Sometimes when I hit a bump in the road, mental health wise, I am blindsided. Sometimes I’ll have been perfectly happy a mere 24 hours earlier, only to fall into a 3 week slump for no reason at all. This slump however, I saw coming on. 2017 has been kind of a difficult year with a lot going on, and despite my best efforts to stop it, the anxiety train was headed full speed ahead at me and there was nothing I could do. It’s like an out of body experience, watching your thought processes spin wildly off kilter as the laws of rationality are suddenly out of your reach. All of these words and situations, and frankly, nothingness, came to an epic bubbling over as I sat parked in front of a stranger’s home in Nowhere, Kentucky, hyperventilating so violently that I had lost peripheral vision and was moments from fainting. A part of me says, that is crazy, you are crazy. But, I’m not, and neither are you if you’ve ever felt the same.

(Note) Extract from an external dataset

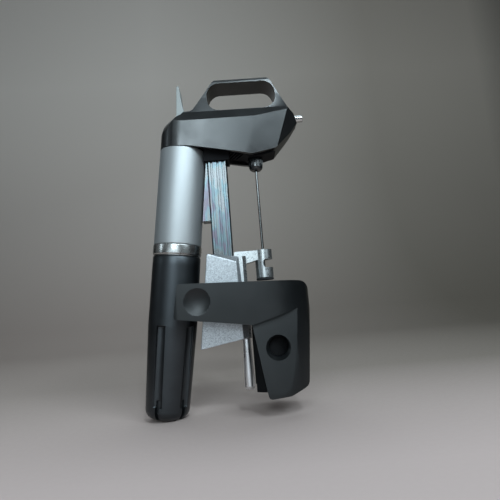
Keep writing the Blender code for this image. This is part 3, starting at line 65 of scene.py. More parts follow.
class Signal:
    """A value that changes over a surface. Sums and products of signals add the nodes that work them out."""

    def __init__(self, finish, socket):
        self.finish = finish
        self.socket = socket

    def join(self, operation, first, second):
        return self.finish.node("ShaderNodeMath", {"operation": operation}, {0: first, 1: second})

    def __add__(self, other):
        return self.join("ADD", self, other)

    def __sub__(self, other):
        return self.join("SUBTRACT", self, other)

    def __mul__(self, other):
        return self.join("MULTIPLY", self, other)


class Finish:
    """A material whose Principled shader is fed by patterns in the object's own coordinates."""

    def __init__(self, name, **steady):
        self.material = bpy.data.materials.new(name)
        self.material.use_nodes = True
        self.tree = self.material.node_tree
        self.shader = self.tree.nodes["Principled BSDF"]
        for socket, value in steady.items():
            self.shader.inputs[socket.replace("_", " ")].default_value = value

    def node(self, kind, settings=None, feeds=None, output=0):
        made = self.tree.nodes.new(kind)
        for name, value in (settings or {}).items():
            if name == "stops":
                ramp = made.color_ramp
                while len(ramp.elements) < len(value):
                    ramp.elements.new(1.0)
                for element, (position, colour) in zip(ramp.elements, value):
                    element.position = position
                    element.color = (*colour, 1.0)
            else:
                setattr(made, name, value)
        for socket, value in (feeds or {}).items():
            self.feed(made.inputs[socket], value)
        return Signal(self, made.outputs[output])

    def feed(self, socket, value):
        if isinstance(value, Signal):
            self.tree.links.new(value.socket, socket)
        else:
            socket.default_value = value

    def spot(self, turn=(0.0, 0.0, 0.0), stretch=(1.0, 1.0, 1.0)):
        """Object coordinates, turned about and stretched along the axes of the piece."""
        where = self.node("ShaderNodeTexCoord", output="Object")
        return self.node("ShaderNodeMapping", {}, {"Vector": where, "Rotation": turn, "Scale": stretch})

    def noise(self, size, detail=2.0, rough=0.5, spot=None):
        """Noise from 0 to 1 whose lumps are about that size, in metres."""
        return self.node("ShaderNodeTexNoise", {}, {"Vector": spot or self.spot(), "Scale": 1.0 / size,
                                                    "Detail": detail, "Roughness": rough})

    def cells(self, size):
        """A random value for each small cell of about that size, in metres."""
        colour = self.node("ShaderNodeTexVoronoi", {}, {"Vector": self.spot(), "Scale": 1.0 / size}, "Color")
        return self.node("ShaderNodeSeparateColor", {}, {0: colour})

    def blend(self, share, first, second):
        """Mix two colours."""
        return self.node("ShaderNodeMix", {"data_type": "RGBA"}, {0: share, 6: first, 7: second}, 2)

    def band(self, value, low, high, start=0.0, end=1.0):
        """Move a value from one range to another, held at its ends."""
        return self.node("ShaderNodeMapRange", {}, {"Value": value, "From Min": low, "From Max": high,
                                                    "To Min": start, "To Max": end})

    def relief(self, height, depth):
        """Bump of a height from 0 to 1, with its depth in metres."""
        return self.node("ShaderNodeBump", {}, {"Height": height, "Distance": depth})

    def wear(self, **links):
        """Feed the shader's changing sockets and return the material."""
        for socket, value in links.items():
            self.feed(self.shader.inputs[socket.replace("_", " ")], value)
        return self.material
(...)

So yeah, it happened. It hit me like a freight train, the same one that’s hit me head on time and time again for as long as I can remember. But, don’t lose hope. The older I get, the more I learn about how to cope with this struggle. Crazily enough, over the years, this panic has fostered some art that I’m proud of, an openness that is out of character for me, and some really special relationships. These days, I feel better equipped to handle my fears, to push through the occasional darkness, and to lean on people who have definitely put in the work to understand and support me. Thank you, so so much, for being there. 

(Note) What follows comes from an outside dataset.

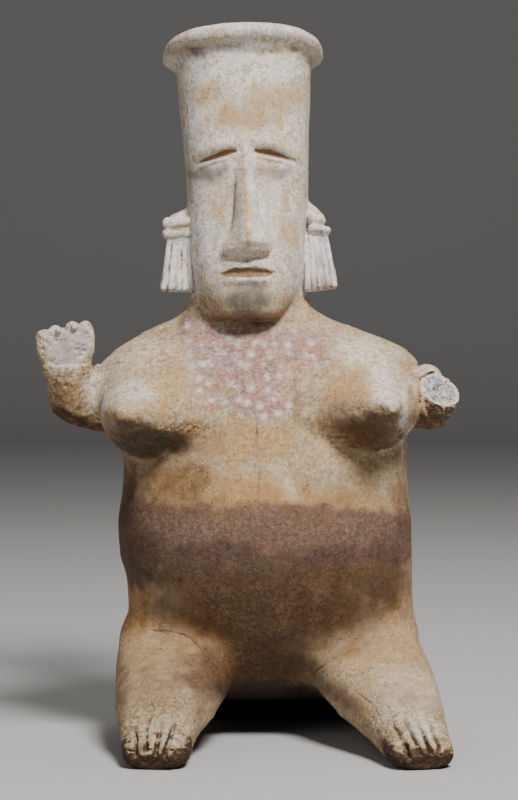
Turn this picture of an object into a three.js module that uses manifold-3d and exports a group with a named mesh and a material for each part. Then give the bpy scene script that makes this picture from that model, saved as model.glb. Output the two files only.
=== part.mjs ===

To end this, I want you to know that I’m on the up and up. Realizing that I’ve been in a slump is the starting point to doing something about it. If you’re also struggling, that struggle is temporary. Everyone is different, so try and figure out what best snaps you out of it. Maybe it’s talking to someone: a parent, a friend, a partner… a doctor or counselor. Maybe it’s exercise or reading. Maybe it’s eating healthy or spending more time in social settings. Maybe it’s medicine for a little while, and that’s nothing to be ashamed of. Maybe, plain and simple, it’s taking some time for yourself, to heal, recuperate, and build defenses against what are often just our own demons. Whatever it is, I have faith that you’ll emerge on the other side, bright eyed and bushy tailed, ready to face life head on.